» BRIEF: Hand back each line, unchanged, from the top down to the line where "wasm.setup();" sits.

★ ★ ★ ★

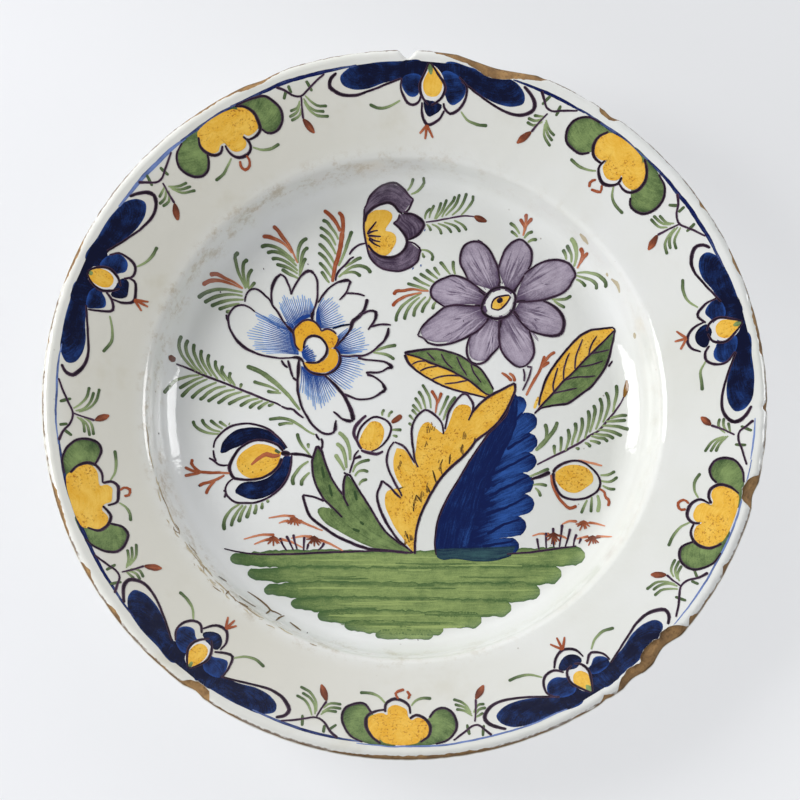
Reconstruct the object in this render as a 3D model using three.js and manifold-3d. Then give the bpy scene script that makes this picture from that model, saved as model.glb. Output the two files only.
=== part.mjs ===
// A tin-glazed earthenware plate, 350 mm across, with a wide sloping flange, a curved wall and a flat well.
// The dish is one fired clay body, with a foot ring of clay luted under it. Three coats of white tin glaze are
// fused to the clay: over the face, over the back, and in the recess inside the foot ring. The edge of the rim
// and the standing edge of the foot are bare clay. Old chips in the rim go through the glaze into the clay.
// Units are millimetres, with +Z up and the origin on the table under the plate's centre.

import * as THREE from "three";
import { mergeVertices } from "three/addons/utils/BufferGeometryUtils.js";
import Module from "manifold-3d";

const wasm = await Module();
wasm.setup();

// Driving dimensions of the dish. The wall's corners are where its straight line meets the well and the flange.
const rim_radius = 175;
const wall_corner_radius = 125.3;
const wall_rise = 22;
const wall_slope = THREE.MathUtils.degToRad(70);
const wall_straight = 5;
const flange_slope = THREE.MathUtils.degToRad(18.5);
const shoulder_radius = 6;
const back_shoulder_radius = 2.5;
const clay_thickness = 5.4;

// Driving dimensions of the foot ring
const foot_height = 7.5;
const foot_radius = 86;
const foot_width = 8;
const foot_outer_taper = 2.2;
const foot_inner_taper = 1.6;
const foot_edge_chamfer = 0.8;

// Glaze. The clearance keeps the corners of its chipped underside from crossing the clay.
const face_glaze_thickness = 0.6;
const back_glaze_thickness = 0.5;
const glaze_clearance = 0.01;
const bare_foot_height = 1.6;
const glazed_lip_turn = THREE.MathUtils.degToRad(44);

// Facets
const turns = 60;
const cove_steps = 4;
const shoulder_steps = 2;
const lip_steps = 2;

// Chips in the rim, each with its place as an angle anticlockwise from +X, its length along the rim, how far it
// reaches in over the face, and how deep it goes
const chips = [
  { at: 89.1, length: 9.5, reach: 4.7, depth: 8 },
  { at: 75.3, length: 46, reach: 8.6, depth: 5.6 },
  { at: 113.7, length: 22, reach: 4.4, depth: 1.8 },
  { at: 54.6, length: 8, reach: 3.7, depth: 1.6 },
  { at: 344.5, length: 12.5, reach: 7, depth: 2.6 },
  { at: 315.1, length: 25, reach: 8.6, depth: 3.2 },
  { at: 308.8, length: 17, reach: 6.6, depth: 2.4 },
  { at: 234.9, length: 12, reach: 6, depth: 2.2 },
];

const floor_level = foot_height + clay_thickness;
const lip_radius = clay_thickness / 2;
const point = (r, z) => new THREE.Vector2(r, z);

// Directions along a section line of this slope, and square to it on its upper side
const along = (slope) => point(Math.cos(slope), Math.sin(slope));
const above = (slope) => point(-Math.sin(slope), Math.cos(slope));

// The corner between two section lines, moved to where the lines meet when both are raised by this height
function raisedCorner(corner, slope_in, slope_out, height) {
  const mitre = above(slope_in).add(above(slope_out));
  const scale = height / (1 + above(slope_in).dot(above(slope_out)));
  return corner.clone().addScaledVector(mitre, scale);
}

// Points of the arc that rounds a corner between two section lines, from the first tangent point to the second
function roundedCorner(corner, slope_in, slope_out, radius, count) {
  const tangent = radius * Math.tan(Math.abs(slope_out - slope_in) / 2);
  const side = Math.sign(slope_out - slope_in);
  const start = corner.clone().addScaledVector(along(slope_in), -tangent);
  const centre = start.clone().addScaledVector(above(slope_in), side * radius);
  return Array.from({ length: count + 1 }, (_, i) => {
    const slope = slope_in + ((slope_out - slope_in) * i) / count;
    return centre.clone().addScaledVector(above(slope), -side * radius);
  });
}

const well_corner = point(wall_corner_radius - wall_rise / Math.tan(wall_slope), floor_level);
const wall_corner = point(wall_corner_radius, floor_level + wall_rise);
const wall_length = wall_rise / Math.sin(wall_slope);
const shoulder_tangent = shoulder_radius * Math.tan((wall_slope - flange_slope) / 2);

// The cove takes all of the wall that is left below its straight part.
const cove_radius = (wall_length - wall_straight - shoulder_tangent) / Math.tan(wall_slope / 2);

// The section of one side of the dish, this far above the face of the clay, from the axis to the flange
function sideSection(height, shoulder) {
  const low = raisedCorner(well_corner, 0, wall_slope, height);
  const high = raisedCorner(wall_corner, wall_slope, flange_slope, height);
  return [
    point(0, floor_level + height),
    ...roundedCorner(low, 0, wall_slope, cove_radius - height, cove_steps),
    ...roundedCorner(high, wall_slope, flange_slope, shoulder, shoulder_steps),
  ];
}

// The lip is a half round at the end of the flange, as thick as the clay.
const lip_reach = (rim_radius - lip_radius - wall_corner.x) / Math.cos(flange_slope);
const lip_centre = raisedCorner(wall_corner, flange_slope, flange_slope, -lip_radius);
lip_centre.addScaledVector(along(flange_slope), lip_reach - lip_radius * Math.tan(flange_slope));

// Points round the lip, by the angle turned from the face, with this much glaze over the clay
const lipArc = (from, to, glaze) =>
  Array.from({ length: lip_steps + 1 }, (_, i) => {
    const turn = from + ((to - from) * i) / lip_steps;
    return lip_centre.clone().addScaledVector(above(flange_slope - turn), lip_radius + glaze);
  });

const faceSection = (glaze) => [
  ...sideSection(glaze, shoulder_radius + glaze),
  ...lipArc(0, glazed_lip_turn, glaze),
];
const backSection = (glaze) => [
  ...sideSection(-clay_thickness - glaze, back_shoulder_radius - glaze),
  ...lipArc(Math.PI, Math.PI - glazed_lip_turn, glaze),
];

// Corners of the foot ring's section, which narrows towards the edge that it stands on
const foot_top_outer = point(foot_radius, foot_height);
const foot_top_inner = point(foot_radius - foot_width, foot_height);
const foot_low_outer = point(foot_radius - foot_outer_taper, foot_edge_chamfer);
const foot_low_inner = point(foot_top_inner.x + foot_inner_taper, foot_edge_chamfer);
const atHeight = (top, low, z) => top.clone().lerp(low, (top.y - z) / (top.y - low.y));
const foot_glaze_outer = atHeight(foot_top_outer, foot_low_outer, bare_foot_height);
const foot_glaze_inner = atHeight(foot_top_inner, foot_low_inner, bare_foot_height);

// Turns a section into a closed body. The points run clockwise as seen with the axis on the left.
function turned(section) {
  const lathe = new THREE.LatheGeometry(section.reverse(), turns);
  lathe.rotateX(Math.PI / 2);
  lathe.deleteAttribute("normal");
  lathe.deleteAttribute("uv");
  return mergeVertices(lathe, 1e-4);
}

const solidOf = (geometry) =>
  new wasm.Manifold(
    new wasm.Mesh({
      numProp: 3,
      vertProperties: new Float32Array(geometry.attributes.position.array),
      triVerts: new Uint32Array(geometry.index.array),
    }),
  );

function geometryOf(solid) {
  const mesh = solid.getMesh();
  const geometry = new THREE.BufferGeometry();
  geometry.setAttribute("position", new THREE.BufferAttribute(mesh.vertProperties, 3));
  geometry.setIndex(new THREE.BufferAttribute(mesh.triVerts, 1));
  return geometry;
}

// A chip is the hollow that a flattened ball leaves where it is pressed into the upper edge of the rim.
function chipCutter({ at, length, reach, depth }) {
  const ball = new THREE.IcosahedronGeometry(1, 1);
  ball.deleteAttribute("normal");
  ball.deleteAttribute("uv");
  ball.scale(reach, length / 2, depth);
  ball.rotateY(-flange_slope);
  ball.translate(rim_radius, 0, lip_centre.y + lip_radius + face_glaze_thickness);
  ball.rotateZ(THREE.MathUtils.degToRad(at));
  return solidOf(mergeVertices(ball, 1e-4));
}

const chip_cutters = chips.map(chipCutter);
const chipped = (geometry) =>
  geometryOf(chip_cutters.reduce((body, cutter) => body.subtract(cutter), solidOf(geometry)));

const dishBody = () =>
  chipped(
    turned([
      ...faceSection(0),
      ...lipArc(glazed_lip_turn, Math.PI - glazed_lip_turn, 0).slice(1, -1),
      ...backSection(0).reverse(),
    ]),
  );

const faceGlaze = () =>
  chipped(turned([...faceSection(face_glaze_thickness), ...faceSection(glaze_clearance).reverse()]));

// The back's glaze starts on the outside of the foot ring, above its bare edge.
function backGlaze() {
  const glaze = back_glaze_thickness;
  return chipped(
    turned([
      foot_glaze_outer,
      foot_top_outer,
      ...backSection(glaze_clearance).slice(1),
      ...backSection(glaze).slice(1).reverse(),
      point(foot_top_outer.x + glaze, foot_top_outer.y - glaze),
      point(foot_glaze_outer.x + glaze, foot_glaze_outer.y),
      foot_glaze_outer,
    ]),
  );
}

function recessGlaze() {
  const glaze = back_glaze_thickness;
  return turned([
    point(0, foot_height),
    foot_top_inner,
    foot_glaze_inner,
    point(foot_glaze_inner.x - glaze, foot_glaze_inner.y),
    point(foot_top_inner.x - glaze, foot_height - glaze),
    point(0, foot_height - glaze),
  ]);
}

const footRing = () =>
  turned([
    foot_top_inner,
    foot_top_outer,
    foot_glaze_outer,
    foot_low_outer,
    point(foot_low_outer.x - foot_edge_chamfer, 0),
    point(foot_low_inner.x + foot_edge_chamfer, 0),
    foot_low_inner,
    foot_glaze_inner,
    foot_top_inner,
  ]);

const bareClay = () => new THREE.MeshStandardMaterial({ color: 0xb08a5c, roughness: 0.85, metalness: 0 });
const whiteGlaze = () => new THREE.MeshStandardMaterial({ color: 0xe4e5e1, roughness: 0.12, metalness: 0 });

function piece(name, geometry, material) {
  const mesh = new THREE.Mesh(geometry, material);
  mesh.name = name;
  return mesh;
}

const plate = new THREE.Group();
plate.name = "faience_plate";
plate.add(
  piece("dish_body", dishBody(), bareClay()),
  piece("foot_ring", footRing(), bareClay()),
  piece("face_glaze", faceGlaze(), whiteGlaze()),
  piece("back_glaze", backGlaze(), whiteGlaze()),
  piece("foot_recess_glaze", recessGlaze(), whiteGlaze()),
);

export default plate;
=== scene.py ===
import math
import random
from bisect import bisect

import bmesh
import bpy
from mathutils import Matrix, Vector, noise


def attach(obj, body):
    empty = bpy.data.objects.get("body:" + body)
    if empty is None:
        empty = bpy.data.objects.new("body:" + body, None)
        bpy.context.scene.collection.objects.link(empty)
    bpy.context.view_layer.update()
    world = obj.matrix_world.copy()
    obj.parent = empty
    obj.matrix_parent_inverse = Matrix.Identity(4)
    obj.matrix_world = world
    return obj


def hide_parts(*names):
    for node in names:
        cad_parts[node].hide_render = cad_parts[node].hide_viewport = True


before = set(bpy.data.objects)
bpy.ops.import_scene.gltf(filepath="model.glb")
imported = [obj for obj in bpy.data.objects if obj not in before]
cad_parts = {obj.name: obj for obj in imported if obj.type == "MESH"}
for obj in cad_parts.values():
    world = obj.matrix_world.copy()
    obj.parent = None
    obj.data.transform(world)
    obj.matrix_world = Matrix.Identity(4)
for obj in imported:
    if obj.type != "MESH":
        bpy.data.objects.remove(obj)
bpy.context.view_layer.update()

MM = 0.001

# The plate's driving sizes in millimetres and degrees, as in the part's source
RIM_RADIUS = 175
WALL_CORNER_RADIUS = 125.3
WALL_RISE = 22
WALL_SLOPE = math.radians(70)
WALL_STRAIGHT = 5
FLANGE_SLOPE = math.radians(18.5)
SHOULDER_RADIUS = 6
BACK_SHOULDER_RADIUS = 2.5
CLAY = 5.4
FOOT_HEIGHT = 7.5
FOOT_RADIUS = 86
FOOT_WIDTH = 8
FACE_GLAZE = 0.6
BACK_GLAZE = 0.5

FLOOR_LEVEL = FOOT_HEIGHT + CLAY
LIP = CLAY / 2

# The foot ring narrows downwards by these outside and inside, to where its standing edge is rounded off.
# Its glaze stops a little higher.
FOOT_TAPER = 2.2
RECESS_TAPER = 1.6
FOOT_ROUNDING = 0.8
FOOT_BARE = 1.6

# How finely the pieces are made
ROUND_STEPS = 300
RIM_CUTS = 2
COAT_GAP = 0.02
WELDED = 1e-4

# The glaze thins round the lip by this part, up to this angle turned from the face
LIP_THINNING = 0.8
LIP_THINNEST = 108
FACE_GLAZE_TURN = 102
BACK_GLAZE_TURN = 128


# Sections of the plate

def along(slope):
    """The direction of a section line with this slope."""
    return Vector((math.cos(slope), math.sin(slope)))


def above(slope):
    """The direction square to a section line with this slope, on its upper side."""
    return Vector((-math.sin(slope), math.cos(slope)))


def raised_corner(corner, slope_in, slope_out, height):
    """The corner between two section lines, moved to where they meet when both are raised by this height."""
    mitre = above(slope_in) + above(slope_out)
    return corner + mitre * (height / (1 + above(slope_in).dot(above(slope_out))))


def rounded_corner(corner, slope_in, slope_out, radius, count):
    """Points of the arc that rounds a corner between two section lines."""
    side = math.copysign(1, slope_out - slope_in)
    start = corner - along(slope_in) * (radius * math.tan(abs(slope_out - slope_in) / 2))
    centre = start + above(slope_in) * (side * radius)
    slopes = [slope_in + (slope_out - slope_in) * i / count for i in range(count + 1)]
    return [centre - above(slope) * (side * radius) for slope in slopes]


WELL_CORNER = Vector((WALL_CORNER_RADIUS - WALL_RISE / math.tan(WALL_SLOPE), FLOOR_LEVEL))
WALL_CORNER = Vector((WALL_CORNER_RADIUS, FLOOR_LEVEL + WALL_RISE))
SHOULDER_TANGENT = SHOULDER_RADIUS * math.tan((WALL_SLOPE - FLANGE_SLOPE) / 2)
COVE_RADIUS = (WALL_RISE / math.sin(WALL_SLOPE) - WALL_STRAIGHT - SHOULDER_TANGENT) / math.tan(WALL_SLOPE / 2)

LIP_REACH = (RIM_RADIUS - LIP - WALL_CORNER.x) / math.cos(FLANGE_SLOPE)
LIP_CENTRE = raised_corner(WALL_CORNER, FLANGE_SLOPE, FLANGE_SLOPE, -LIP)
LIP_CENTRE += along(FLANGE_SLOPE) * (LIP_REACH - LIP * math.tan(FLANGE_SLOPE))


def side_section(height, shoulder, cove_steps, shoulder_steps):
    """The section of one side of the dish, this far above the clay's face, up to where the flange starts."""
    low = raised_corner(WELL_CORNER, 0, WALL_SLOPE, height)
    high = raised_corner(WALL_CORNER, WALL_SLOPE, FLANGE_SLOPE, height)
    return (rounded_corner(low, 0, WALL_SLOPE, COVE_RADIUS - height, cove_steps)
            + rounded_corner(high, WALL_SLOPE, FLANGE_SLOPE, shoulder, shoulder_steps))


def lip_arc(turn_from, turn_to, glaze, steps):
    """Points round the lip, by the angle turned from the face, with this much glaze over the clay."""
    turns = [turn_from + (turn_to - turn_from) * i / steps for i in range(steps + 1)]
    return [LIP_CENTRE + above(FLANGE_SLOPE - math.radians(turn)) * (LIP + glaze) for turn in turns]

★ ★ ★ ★

» THE ANSWER:
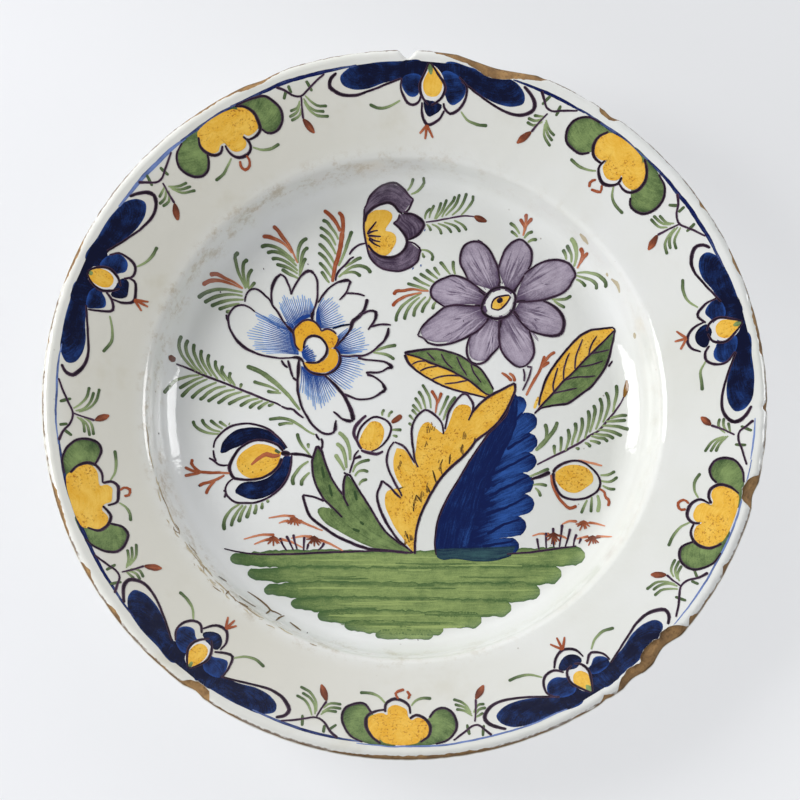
Reconstruct the object in this render as a 3D model using three.js and manifold-3d. Then give the bpy scene script that makes this picture from that model, saved as model.glb. Output the two files only.
=== part.mjs ===
// A tin-glazed earthenware plate, 350 mm across, with a wide sloping flange, a curved wall and a flat well.
// The dish is one fired clay body, with a foot ring of clay luted under it. Three coats of white tin glaze are
// fused to the clay: over the face, over the back, and in the recess inside the foot ring. The edge of the rim
// and the standing edge of the foot are bare clay. Old chips in the rim go through the glaze into the clay.
// Units are millimetres, with +Z up and the origin on the table under the plate's centre.

import * as THREE from "three";
import { mergeVertices } from "three/addons/utils/BufferGeometryUtils.js";
import Module from "manifold-3d";

const wasm = await Module();
wasm.setup();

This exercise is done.